start

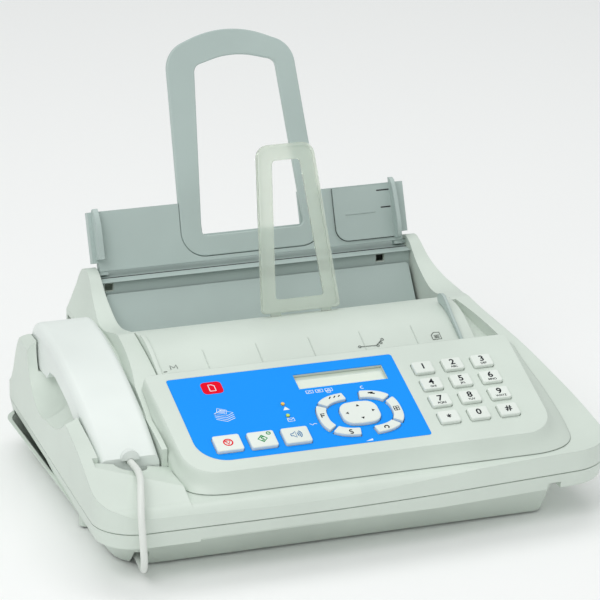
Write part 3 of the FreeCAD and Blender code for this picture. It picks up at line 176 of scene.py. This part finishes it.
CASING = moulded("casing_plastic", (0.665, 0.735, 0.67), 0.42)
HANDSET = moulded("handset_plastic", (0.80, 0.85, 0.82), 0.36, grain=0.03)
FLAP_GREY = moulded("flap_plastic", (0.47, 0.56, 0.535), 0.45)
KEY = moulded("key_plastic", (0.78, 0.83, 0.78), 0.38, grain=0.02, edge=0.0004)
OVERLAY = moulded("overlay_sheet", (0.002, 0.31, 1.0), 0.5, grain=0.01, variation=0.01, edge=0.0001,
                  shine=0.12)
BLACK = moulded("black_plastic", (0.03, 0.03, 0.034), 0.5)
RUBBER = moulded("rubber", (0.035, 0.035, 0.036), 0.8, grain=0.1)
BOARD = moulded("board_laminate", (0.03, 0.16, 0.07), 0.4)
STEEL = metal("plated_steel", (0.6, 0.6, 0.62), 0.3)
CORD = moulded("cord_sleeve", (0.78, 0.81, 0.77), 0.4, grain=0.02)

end

> [EXERCISE INSTRUCTIONS] Repeat the material above exactly.

> [TASK RESULT]
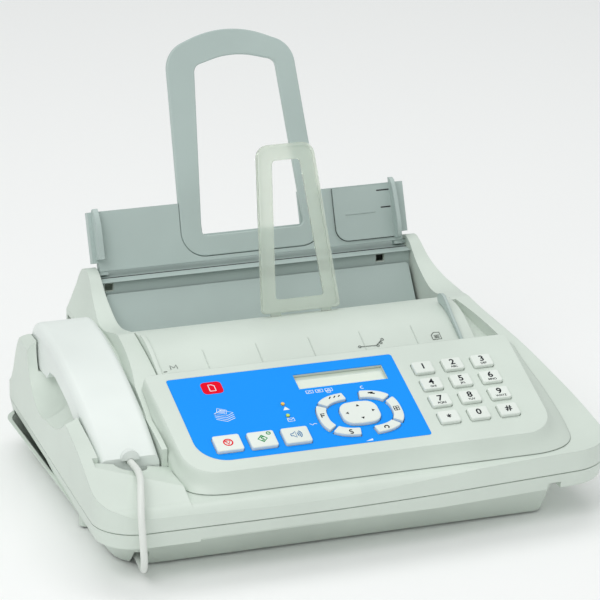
Write part 3 of the FreeCAD and Blender code for this picture. It picks up at line 176 of scene.py. This part finishes it.
CASING = moulded("casing_plastic", (0.665, 0.735, 0.67), 0.42)
HANDSET = moulded("handset_plastic", (0.80, 0.85, 0.82), 0.36, grain=0.03)
FLAP_GREY = moulded("flap_plastic", (0.47, 0.56, 0.535), 0.45)
KEY = moulded("key_plastic", (0.78, 0.83, 0.78), 0.38, grain=0.02, edge=0.0004)
OVERLAY = moulded("overlay_sheet", (0.002, 0.31, 1.0), 0.5, grain=0.01, variation=0.01, edge=0.0001,
                  shine=0.12)
BLACK = moulded("black_plastic", (0.03, 0.03, 0.034), 0.5)
RUBBER = moulded("rubber", (0.035, 0.035, 0.036), 0.8, grain=0.1)
BOARD = moulded("board_laminate", (0.03, 0.16, 0.07), 0.4)
STEEL = metal("plated_steel", (0.6, 0.6, 0.62), 0.3)
CORD = moulded("cord_sleeve", (0.78, 0.81, 0.77), 0.4, grain=0.02)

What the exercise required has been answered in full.